Which is why we will stick with our “Trade of the Decade.” Buy gold on dips; sell stocks on rallies. This trade – announced 9 years ago – has been good to us. Gold has closed every single year ahead of where it started. From under $300 an ounce it went up over $1,000 – briefly. Now, it trades in the $800 range.

What do you think, dear reader? Is the gold bull market over? Are the troubles in the world financial system all taken care of? Is it time for another bust in the gold market – the only market (aside from U.S. Treasuries) to resist last year’s sell-off?

“My one recommendation for the longer term,” says Felix Zulauf in Barron’s, “is physical gold. Consider the basic set-up: World economies are so weak that we are seeing government stimulation of historic proportions. At first this is deflationary, but it will become inflationary. Gold is the only currency that won’t get devalued. It will be revalued.

“If the Fed’s liabilities had to be covered in gold, it would sell for more than $6,000 an ounce. We aren’t going back to the gold standard, but the markets won’t trust the central banks anymore. Gold is a very slow bull market…the gold market could have a shakeout in the next 6 months, and the price could fall back to $700 an ounce or below from today’s $850. But two years from now it will be a lot higher. It is one of the few commodities that held up during the forced liquidation of almost everything else. “

*** If the United States catches the flu…the rest of the world throws up.

And now, with markets retching all over the planet, finance ministers are getting together to come up with a global solution. Somehow, demand must be stimulated in Asia. Supply must be coaxed out of the United States. Balance must be restored, they say.

But don’t hold your breath. Any global bailout plan is bound to be a bad one. Because what the world really needs is a correction. And no country wants one. Instead, each nation does its best to push the correction onto its neighbors. An old friend, Lord Rees-Mogg, adds further comment:

“Between the mid nineteenth and mid twentieth century, there had been a vigorous debate about the causes of the trade cycle, and of the crises which had upset the growth of the world economy.

“That debate had, however, never reached a conclusion. Among economists there was no consensus on what caused the crises to occur or on what measures would help to stabilise another depression…

“…there are at least five different alleged causes, which are still arguable. If the Central Bankers and Treasury Ministers do not agree on the cause of the present crisis they are not likely to agree on the remedy.
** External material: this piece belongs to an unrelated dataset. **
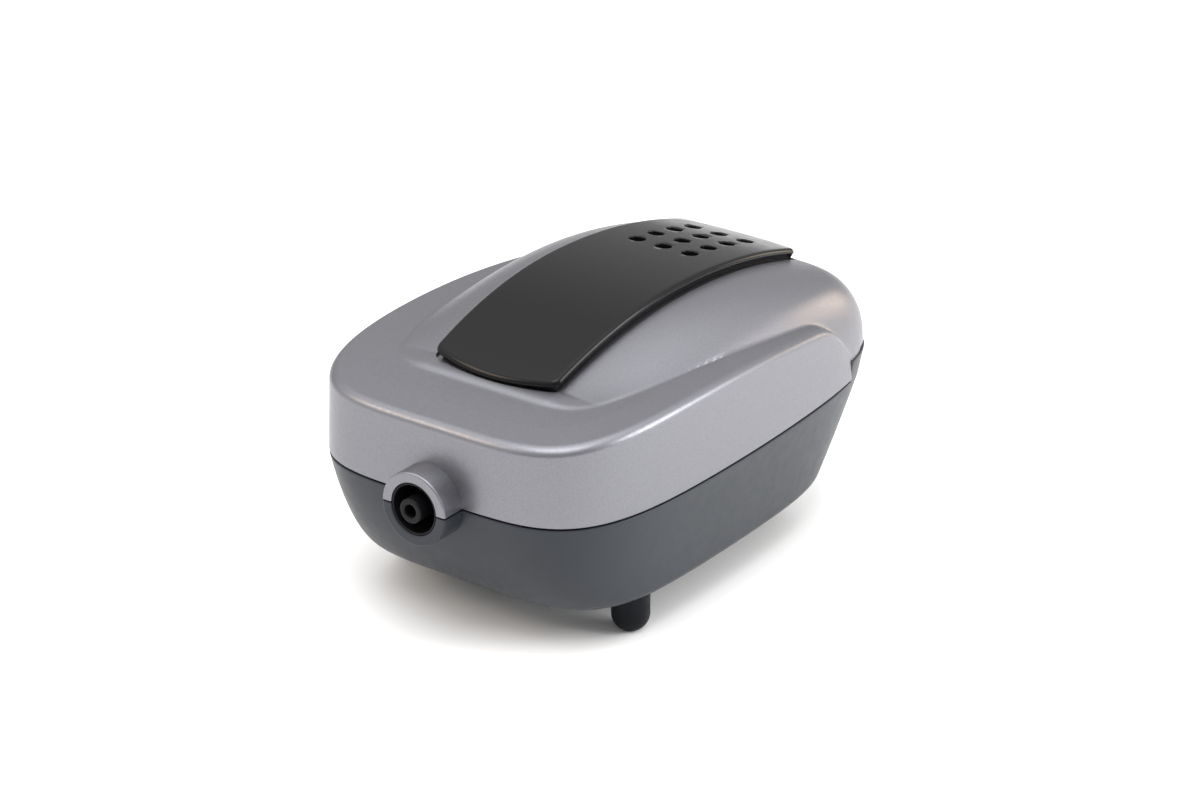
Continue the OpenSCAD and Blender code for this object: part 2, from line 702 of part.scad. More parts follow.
module magnets() {
    color([0.3, 0.3, 0.32]) casing_frame() for (sx = [-1, 1])
        box([core_x + sx * 7.5 - magnet_hw, magnet_back, -magnet_hw],
            [core_x + sx * 7.5 + magnet_hw, holder_y + 5.2, magnet_hw]);
}

// ---- fixed bracket and pin ----
bracket_low = -14;
bracket_spots = [[pivot_x, pivot_y - 9.5], [pivot_x, pivot_y + 9.5]];
ear_in = 8;
ear_out = 11;
module pivot_bracket() {
    color(pale_plastic) casing_frame() difference() {
        union() {
            box([pivot_x - 5.2, pivot_y - 12.8, bracket_low],
                [pivot_x + 4, pivot_y + 12.8, bracket_low + 2.5]);
            box([pivot_x - 5.2, pivot_y - 5, bracket_low], [pivot_x - 3.6, pivot_y + 5, ear_out]);
            box([pivot_x - 5.2, pivot_y - 5, ear_in], [pivot_x + 3.5, pivot_y + 5, ear_out]);
            box([pivot_x - 5.2, pivot_y - 5, bracket_low], [pivot_x + 3.5, pivot_y + 5, -ear_in]);
        }
        along_z(pin_r + 0.02, bracket_low - 1, ear_out + 1, pivot_x, pivot_y);
        for (p = bracket_spots) along_z(1.6, bracket_low - 1, bracket_low + 4, p[0], p[1]);
    }
}

module pivot_pin() {
    color(steel) casing_frame() union() {
        along_z(pin_r, bracket_low, ear_out + 0.1, pivot_x, pivot_y);
        along_z(pin_r + 0.8, ear_out + 0.02, ear_out + 1, pivot_x, pivot_y);
    }
}

module bracket_screws() {
    color(steel) casing_frame() for (p = bracket_spots)
        screw(p[0], p[1], bracket_low + 2.52, 7, 1.2, 2.6, -1);
}

// ---- electromagnet ----
core_hw = 20;
core_y0 = 61.5;
core_y1 = 91.5;
core_hh = 7;
core_low = -core_hh;
leg_hw = 6;
side_leg = 6.5;
yoke = 7;
core_spots = [[core_x - 16.5, core_y1 - 5], [core_x + 16.5, core_y1 - 5]];
module core_laminations() {
    color([0.45, 0.46, 0.48]) casing_frame() difference() {
        box([core_x - core_hw, core_y0, -core_hh], [core_x + core_hw, core_y1, core_hh]);
        for (sx = [-1, 1])
            box([core_x + sx * 9.75 - 3.75, core_y0 - 1, -core_hh - 1],
                [core_x + sx * 9.75 + 3.75, core_y1 - yoke, core_hh + 1]);
        for (p = core_spots) along_z(1.7, -core_hh - 1, core_hh + 1, p[0], p[1]);
    }
}

bob_y0 = core_y0 + 2;
bob_y1 = core_y1 - yoke - 0.3;
bob_t = 1;
bob_out = 7.1;
// Square ring around the middle leg, out from its face by a to b
module leg_ring(a, b, y0, y1) {
    difference() {
        box([core_x - leg_hw - b, y0, -core_hh - b], [core_x + leg_hw + b, y1, core_hh + b]);
        box([core_x - leg_hw - a, y0 - 1, -core_hh - a], [core_x + leg_hw + a, y1 + 1, core_hh + a]);
    }
}
module coil_bobbin() {
    color(pale_plastic) casing_frame() {
        leg_ring(0.1, bob_t, bob_y0, bob_y1);
        leg_ring(0.1, bob_out, bob_y0, bob_y0 + 1.2);
        leg_ring(0.1, bob_out, bob_y1 - 1.2, bob_y1);
    }
}
module coil_winding() {
    color(copper) casing_frame()
        leg_ring(bob_t + 0.05, bob_out - 1.3, bob_y0 + 1.25, bob_y1 - 1.25);
}
module winding_tape() {
    color([0.85, 0.75, 0.3]) casing_frame()
        leg_ring(bob_out - 1.25, bob_out - 0.9, bob_y0 + 1.25, bob_y1 - 1.25);
}
module core_screws() {
    color(steel) casing_frame() for (p = core_spots)
        screw(p[0], p[1], core_hh + 0.02, 22, screw_r, 3, -1);
}

// ---- coil leads, ready to be joined to the mains cord ----
lead_r = 0.8;
lead_route = [[0, 84.5, 12], [0, 87, 12], [-3, 92, 10], [-7, 95, 5], [-10, 97, 0], [-12, 97.5, -5]];
function unit(v) = v / norm(v);
module sweep(route, r, sides) {
    last = len(route) - 1;
    rings = [for (k = [0:last])
        let (t = unit(route[min(k + 1, last)] - route[max(k - 1, 0)]))
        let (u = unit(cross(t, [1, 0.2, 0])))
        let (v = cross(t, u))
        [for (i = [0:sides - 1]) let (a = i * 360 / sides) route[k] + r * (u * cos(a) + v * sin(a))]];
    loft(rings, route[0], route[last]);
}
module coil_leads() {
    color([0.8, 0.8, 0.8]) casing_frame() for (dx = [-2.5, 2.5])
        translate([dx, 0, 0]) sweep(lead_route, lead_r, 8);
}
module lead_caps() {
    tip = lead_route[5];
    color(pale_plastic) casing_frame() for (dx = [-2.5, 2.5])
        translate([tip[0] + dx, tip[1], tip[2] - 9.2]) cylinder(r = 2, h = 9, $fn = fine);
}

top_housing();
bottom_housing();
top_panel();
air_filter();
outlet_nozzle();
cord_grommet();
foot_front_left();
foot_front_right();
foot_rear_left();
foot_rear_right();
housing_screws();
air_hose();
chamber_body();
valve_cover();
valve_gasket();
inlet_flap();
outlet_flap();
diaphragm();
diaphragm_ring();
chamber_screws();
mount_screws();
diaphragm_plate();
diaphragm_screw();
swing_arm();
magnet_holder();
magnets();
pivot_pin();
pivot_bracket();
bracket_screws();
core_laminations();
coil_bobbin();
coil_winding();
winding_tape();
core_screws();
coil_leads();
lead_caps();
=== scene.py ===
"""Aquarium air pump: fine meshes, materials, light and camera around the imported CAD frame."""

import json
import math

import bmesh
import bpy
import numpy as np
from mathutils import Matrix, Vector


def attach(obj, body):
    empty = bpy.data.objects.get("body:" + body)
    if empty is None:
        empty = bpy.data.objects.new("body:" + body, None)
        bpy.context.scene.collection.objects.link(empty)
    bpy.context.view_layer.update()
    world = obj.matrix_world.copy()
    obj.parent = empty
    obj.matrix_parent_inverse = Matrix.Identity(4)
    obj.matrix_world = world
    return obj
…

One needs to keep theory in mind because it influences decision-making.

“However, we are beginning to see that there is a consensus developing on the policy that is needed. Economists and politicians are concentrating on the need to restore confidence. The Inaugural Address of President Barack Obama repeated the theme of Franklin Roosevelt’s Address in March, 1933: ‘We have nothing to fear, but fear itself.’ He also attacked the greed and irresponsibility of the bankers, who had behaved just as badly as they did in the early 1930s. The practical action of Governments around the world is to increase the money supply until businesses will borrow and banks will lend. Everyone recognises that this makes a risk of excessive inflation of the money supply, but it is a risk which Governments feel they have no choice but to take. They are not trying to rebalance the world economy; they are desperate to relight the boiler. In the end they will succeed.”

Inflation is what they want; inflation is what they will get.